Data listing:
####################

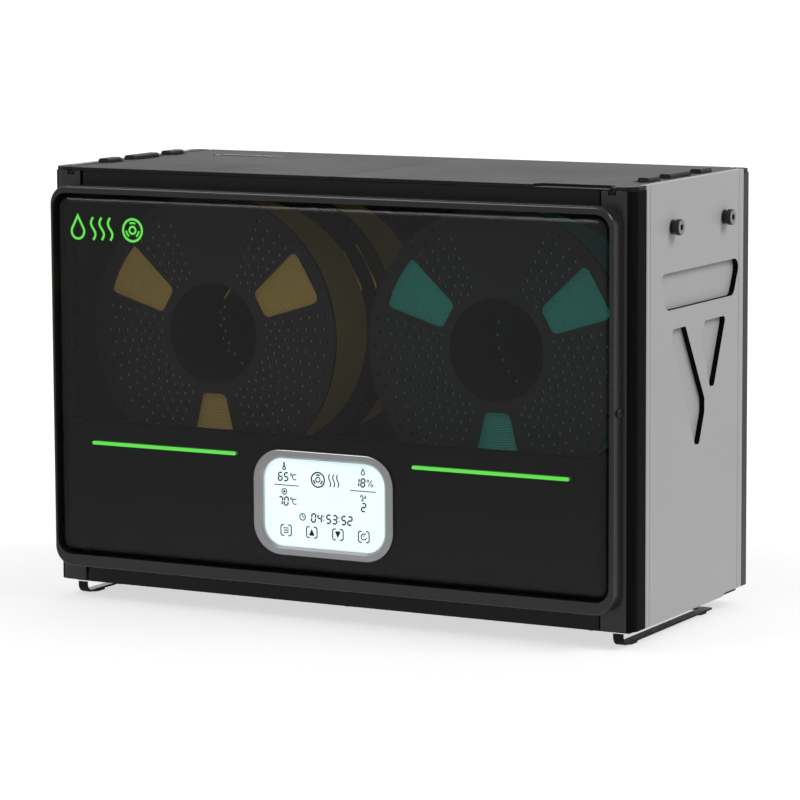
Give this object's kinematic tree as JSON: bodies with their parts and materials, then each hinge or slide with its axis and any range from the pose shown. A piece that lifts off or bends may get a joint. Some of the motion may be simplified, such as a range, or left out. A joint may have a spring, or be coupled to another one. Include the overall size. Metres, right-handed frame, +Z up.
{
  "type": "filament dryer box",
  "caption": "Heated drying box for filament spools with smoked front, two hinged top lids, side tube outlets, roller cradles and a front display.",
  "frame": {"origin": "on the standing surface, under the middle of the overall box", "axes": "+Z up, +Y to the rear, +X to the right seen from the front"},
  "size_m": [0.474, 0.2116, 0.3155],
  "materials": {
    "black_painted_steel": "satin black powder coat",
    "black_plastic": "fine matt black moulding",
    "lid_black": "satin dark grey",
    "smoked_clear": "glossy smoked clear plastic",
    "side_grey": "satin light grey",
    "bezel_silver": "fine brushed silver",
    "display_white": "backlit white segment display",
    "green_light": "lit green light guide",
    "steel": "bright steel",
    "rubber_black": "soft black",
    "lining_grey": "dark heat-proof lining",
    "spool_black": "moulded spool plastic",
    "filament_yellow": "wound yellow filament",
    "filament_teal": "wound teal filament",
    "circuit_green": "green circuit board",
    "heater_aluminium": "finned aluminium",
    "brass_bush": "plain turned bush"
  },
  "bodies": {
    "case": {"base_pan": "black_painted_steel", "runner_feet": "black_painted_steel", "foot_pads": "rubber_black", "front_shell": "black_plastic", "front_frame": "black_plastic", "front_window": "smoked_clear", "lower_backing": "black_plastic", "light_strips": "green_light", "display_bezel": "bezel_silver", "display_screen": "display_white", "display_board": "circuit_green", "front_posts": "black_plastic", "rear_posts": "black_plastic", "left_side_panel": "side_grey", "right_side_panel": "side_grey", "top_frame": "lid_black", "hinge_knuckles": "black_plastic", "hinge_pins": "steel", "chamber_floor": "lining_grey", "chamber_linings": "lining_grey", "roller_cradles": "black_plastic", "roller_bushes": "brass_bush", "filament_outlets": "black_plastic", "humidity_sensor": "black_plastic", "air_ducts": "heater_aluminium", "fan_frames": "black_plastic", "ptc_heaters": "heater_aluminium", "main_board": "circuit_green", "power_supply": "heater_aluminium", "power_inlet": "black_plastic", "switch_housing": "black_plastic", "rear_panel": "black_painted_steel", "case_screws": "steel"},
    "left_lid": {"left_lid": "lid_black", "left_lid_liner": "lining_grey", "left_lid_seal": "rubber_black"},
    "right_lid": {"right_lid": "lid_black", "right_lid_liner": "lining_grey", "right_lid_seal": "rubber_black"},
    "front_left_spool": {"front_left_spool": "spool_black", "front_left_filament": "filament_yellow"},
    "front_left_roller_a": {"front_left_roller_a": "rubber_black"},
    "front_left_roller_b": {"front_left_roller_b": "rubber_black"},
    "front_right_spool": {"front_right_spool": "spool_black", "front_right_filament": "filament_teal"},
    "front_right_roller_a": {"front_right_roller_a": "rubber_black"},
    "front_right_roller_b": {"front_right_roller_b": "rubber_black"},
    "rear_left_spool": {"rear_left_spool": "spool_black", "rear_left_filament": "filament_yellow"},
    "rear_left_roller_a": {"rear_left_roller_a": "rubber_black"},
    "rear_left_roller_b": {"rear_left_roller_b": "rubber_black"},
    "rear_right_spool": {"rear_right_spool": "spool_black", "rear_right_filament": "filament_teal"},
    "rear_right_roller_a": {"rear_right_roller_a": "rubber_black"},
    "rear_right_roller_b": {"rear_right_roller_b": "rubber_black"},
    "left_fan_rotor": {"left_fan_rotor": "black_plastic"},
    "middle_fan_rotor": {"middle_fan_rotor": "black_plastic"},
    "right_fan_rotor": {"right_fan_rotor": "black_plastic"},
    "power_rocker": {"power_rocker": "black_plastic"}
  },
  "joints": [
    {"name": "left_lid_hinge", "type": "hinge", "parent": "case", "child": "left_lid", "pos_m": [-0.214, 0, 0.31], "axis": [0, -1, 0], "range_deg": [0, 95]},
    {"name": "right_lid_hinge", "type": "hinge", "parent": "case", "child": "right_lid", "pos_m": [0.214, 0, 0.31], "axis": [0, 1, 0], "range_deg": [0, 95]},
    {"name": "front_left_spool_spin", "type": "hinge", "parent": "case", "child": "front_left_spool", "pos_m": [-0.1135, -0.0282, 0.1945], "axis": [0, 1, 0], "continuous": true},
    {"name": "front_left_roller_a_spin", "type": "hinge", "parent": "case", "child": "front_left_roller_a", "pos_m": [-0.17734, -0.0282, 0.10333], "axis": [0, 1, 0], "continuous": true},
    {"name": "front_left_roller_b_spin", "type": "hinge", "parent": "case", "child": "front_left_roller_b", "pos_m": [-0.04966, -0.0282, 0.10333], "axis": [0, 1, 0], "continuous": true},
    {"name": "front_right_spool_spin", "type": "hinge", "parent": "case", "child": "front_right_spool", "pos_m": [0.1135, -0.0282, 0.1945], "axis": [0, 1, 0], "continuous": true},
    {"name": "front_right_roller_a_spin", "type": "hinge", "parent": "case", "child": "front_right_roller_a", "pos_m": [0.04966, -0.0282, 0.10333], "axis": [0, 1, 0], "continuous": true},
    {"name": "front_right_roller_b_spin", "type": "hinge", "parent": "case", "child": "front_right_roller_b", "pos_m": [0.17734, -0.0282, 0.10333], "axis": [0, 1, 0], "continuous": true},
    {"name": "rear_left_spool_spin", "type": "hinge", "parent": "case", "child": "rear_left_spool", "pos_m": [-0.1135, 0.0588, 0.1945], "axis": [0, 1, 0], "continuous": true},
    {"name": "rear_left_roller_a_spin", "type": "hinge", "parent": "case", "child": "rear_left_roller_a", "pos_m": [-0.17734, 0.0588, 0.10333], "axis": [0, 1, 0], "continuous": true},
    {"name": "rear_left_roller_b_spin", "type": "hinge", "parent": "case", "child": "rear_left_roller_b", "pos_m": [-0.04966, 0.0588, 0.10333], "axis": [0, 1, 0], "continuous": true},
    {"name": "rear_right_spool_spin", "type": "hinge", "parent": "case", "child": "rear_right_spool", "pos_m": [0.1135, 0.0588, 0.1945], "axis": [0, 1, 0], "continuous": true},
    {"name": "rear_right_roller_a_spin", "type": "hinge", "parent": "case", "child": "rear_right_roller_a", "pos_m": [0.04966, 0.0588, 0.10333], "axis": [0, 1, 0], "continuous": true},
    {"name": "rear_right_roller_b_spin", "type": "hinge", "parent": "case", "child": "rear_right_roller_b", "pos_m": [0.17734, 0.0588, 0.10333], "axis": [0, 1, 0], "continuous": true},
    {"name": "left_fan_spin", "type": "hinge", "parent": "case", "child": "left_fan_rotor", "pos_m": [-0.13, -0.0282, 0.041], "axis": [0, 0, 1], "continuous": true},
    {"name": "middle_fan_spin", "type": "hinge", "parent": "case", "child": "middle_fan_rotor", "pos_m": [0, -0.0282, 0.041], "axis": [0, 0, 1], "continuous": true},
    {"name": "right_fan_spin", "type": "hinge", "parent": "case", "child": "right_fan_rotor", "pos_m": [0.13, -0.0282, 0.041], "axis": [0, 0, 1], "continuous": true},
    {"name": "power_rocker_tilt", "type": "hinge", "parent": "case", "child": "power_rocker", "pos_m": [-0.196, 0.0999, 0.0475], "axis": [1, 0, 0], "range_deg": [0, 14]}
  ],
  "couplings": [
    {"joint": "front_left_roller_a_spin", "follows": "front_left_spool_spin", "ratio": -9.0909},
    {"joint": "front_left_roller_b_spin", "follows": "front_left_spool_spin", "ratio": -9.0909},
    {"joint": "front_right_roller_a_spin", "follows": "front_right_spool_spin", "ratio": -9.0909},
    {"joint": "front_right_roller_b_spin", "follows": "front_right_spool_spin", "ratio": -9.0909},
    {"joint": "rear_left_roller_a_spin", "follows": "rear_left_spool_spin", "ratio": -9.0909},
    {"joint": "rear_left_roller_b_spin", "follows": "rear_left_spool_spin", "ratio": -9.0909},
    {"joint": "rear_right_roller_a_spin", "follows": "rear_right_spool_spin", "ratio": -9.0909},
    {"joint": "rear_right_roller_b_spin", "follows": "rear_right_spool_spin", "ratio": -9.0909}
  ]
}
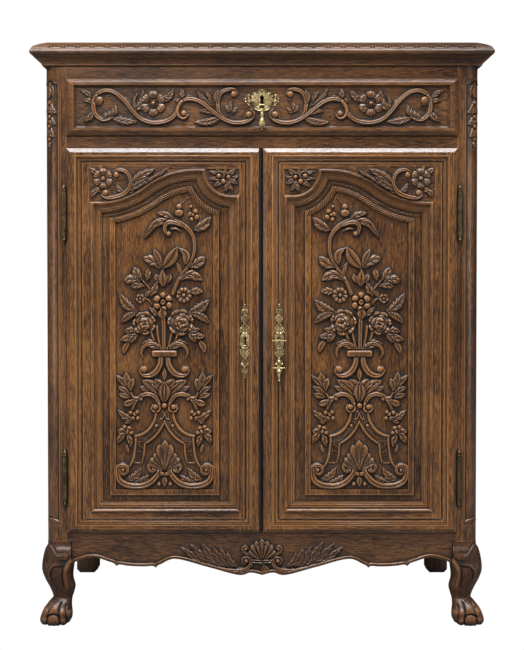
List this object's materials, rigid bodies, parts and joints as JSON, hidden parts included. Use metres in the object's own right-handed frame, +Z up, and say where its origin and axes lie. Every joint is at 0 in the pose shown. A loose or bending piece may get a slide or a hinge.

####################

» Directions: In the records, locate each line holding the string "joints" and copy it.

» Final answer:
  "joints": [
List this object's materials, rigid bodies, parts and joints as JSON, hidden parts included. Use metres in the object's own right-handed frame, +Z up, and say where its origin and axes lie. Every joint is at 0 in the pose shown. A loose or bending piece may get a slide or a hinge.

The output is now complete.